Sudah lama nggak menginjak bumi Minangkabau, sudah kangen pula ama masakan yang selalu membuat lidah terbuai. Kebetulan tengah bulan lalu ada dinas ke kantor perwakilan yang di Padang, so aku nyempetin singgah ke Pasar Balai baru di Pariaman. Di pasar ini jika waktu sarapan tersedia menu yang sangat kutunggu-tunggu, yaitu “katupek gulai tunjang”. Gulai yang bahan dasarnya kaki sapi.
Gulai ini sangat berbeda dengan gulai lain yang dimasak di hampir semua restoran padang yang ada, baik itu di Sumatera Barat sendiri apalagi dengan yang di Jawa. Aku bisa ngebedain taste ini karena aku cukup lama tinggal di Padang, sekitar 8 tahun. Jadi menu masakan padang yang dibikin orang Padang asli buat selera urang awak nggak sama dengan menu padang yang ditawarkan buat lidah daerah lainnya.
Di Pariaman gulai tunjangnya jelas hasil karya kuliner ninik mamak, karena dari kekentalan kuah dan ketajaman bumbunya sangat awak bana. Apalagi pedesnya, asli pedes cabe merah keriting, bukan pedes lada. Pada bumbu nggak ada campuran gulanya, jadi kalau dimakan bisa bikin badan berkeringat menanggung beban kepedesan. Di sini dibikin pedes karena memang hampir semua pelanggannya yang asli urang awak itu berselera pedas.

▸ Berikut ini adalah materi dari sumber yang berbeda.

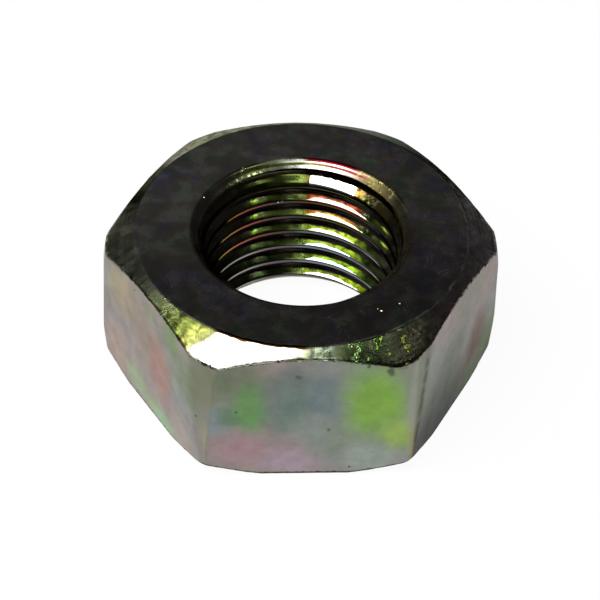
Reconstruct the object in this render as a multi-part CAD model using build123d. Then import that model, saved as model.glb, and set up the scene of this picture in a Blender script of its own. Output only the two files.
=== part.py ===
from build123d import *
import math
import os

# Hexagon nut for a fine metric thread, standing on its bearing face.
# The thread's axis is +Z, the origin is the centre of the bottom face, and one flat faces -Y.
# The hole has the diameter of the thread's crests.
# Lengths are in millimetres and angles in degrees.

# The hexagon
ACROSS_FLATS = 17.0
THICKNESS = 8.0
EDGE_RADIUS = 0.5

# The corners, which forging leaves fullest a little under mid height
CORNER_SHORTFALL = 0.1
TOP_CORNER_LOSS = 0.48
BOTTOM_CORNER_LOSS = 0.26
FULLEST_BELOW_MIDDLE = 0.6

# The cone turned on each end
CHAMFER_ANGLE = 32.0
TOP_FACE_INSET = 0.5
BOTTOM_CHAMFER_DEPTH = 0.67

# The thread
THREAD_DIAMETER = 10.0
PITCH = 1.0
FLANK_ANGLE = 30.0
PLATING_ALLOWANCE = 0.25

# The countersink at each end of the thread
COUNTERSINK_MARGIN = 0.15
COUNTERSINK_ANGLE = 45.0

# Cutting tools run past the faces by this much
OVERRUN = 1.0

# Sizes that follow from those
sharp_corner_radius = ACROSS_FLATS / 2 / math.cos(math.radians(30))
corner_radius = sharp_corner_radius - CORNER_SHORTFALL
top_face_radius = ACROSS_FLATS / 2 - TOP_FACE_INSET
chamfer_slope = math.tan(math.radians(CHAMFER_ANGLE))
bottom_face_radius = corner_radius - BOTTOM_CHAMFER_DEPTH / chamfer_slope
thread_height = PITCH / 2 / math.tan(math.radians(FLANK_ANGLE))
major_radius = (THREAD_DIAMETER + PLATING_ALLOWANCE) / 2
minor_radius = major_radius - thread_height * 5 / 8
countersink_radius = major_radius + COUNTERSINK_MARGIN


def turned(*outline):
    """The solid that an outline of (radius, height) points makes when it turns about Z."""
    return revolve(Plane.XZ * make_face(Polyline(*outline, close=True)), Axis.Z)


def hexagonal_bar():
    """Six flats with the long edges a little rounded."""
    hexagon = RegularPolygon(ACROSS_FLATS / 2, 6, major_radius=False)
    return extrude(fillet(hexagon.vertices(), EDGE_RADIUS), THICKNESS)


def crowned_blank():
    """What bounds the six corners: a barrel that falls away towards both faces."""
    bottom = (corner_radius - BOTTOM_CORNER_LOSS, 0)
    fullest = (corner_radius, THICKNESS / 2 - FULLEST_BELOW_MIDDLE)
    top = (corner_radius - TOP_CORNER_LOSS, THICKNESS)
    side = ThreePointArc(bottom, fullest, top)
    ends = Polyline(top, (0, THICKNESS), (0, 0), bottom)
    return revolve(Plane.XZ * make_face(side + ends), Axis.Z)


def chamfered_disc():
    """What bounds the two ends: a flat face ringed by a cone, at the top and at the bottom."""
    rim = corner_radius + OVERRUN
    bottom_rise = (rim - bottom_face_radius) * chamfer_slope
    top_drop = (rim - top_face_radius) * chamfer_slope
    return turned(
        (0, 0),
        (bottom_face_radius, 0),
        (rim, bottom_rise),
        (rim, THICKNESS - top_drop),
        (top_face_radius, THICKNESS),
        (0, THICKNESS),
    )


def tapping_hole():
    """The hole through the thread's crests, with a countersink at each end."""
    slope = math.tan(math.radians(COUNTERSINK_ANGLE))
    depth = (countersink_radius - minor_radius) / slope
    mouth = countersink_radius + OVERRUN * slope
    return turned(
        (0, -OVERRUN),
        (mouth, -OVERRUN),
        (minor_radius, depth),
        (minor_radius, THICKNESS - depth),
        (mouth, THICKNESS + OVERRUN),
        (0, THICKNESS + OVERRUN),
    )


def hex_nut():
    """The hexagon as the barrel and the cones leave it, with the hole through it."""
    return (hexagonal_bar() & crowned_blank() & chamfered_disc()) - tapping_hole()


os.makedirs("parts", exist_ok=True)
export_step(hex_nut(), "parts/hex_nut.step")
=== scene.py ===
import math
from functools import partialmethod

import bmesh
import bpy
import numpy as np
from mathutils import Matrix, Vector, noise


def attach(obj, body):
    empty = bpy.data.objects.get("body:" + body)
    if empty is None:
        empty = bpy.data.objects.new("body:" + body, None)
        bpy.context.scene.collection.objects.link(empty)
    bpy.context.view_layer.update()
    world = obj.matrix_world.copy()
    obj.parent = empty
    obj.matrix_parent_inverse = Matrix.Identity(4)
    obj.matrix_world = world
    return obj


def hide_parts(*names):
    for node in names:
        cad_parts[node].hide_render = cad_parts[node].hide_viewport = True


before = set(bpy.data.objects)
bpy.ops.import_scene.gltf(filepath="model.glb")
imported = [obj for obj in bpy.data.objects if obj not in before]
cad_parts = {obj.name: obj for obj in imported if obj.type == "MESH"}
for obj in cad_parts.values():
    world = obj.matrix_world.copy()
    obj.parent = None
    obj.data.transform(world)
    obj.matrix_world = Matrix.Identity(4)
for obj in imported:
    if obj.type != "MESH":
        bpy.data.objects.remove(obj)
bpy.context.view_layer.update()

# Hexagon nut with a fine thread, plated and passivated to a faint rainbow.
# Named lengths are in millimetres, the studio's in metres, and named angles in degrees.
MM = 0.001

# The hexagon, the barrel that bounds its corners, and the two turned ends
APOTHEM = 8.5
HEIGHT = 8.0
CORNER_FILLET = 0.5
BARREL = ((9.455, 0.0), (9.715, 3.4), (9.235, 8.0))
BARREL_BLEND = 0.05
CONE_SLOPE = math.tan(math.radians(32))
TOP_FACE = 8.0
BOTTOM_FACE = 8.643
LEAST_EDGE = 0.1

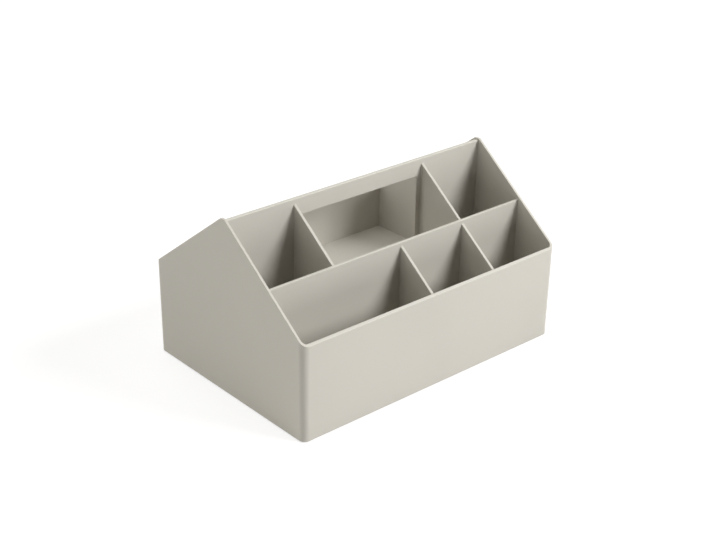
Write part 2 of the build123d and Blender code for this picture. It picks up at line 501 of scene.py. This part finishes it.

Selain dimakan pakai ketupat, terus ditemani salalauk tahu nggak campuran pada gulainya itu apa..? “Cubadak…!” Ya betul cubadak alias nangka muda. Nangka dimasukkan dalam campuran gulai, setelah direbus. Sehingga nangkanya menjadi empuk dan lunak selembut tunjang yang digulai. Kalau nggak teliti pasti penggila kuliner nggak bisa ngebedain yang mana nangka muda, yang mana kulit kaki sapi. Satu lagi yang bikin nikmat yaitu kuku kaki sapi yang empuk-empuk gimana gitu…
Di Pasar Balai baru ini jika pagi sudah banyak orang yang antri untuk sarapan, mereka kebanyakan para petani yang akan pergi ke sawah dan ladang, tapi ada juga beberapa pegawai kantoran yang nyempetin singgah. Sehingga pagi itu suasana di tempat makan sangat riuh, apalagi ditimpali bahasa Minang yang aksennya agak aneh. Sebab aksen Minang orang Pariaman agak beda dengan aksen Minang Kota Padang. Di beberapa kalimat ada penekanan kata yang jarang kudengar. Di sini pun anak laki-laki dipanggil "ajo" kalau di Padang dipanggil "buyung", sedangkan anak perempuan dipanggil "cukniang", jika di Padang dipanggil "upik".
Makanya dari rasa pun gulai ini sangat berbeda dengan daerah lainnya, baik gulai kapau di Bukittinggi, atau gulai ampera yang ada di kebanyakan resto minang. Oleh karena itu invasi segala menu franchise yang ada di Kota Pariaman ini nggak laku. Kalaupun ada yang laku itu bukan karena rasa menunya yang enak tapi karena tempatnya buat nongkrong atau ngobrol lama-lama, sebab tempatnya sejuk ber-AC dan ada wifi.
Sekali-sekali kunjungi dong Pariaman, cobain gulai tunjangnya. Itu berarti kita sudah dapat membuktiin filsafatnya orang minang yaitu “Mato condong ka nan rancak, salero condon ka nan lamak” (mata cenderung ke yang bagus, selera cenderung ke yang enak). Jadi datang jauh dari Jakarta, sampai di Pariaman puasin deh salero lidah yang nggak ada duanya di jagad raya ini.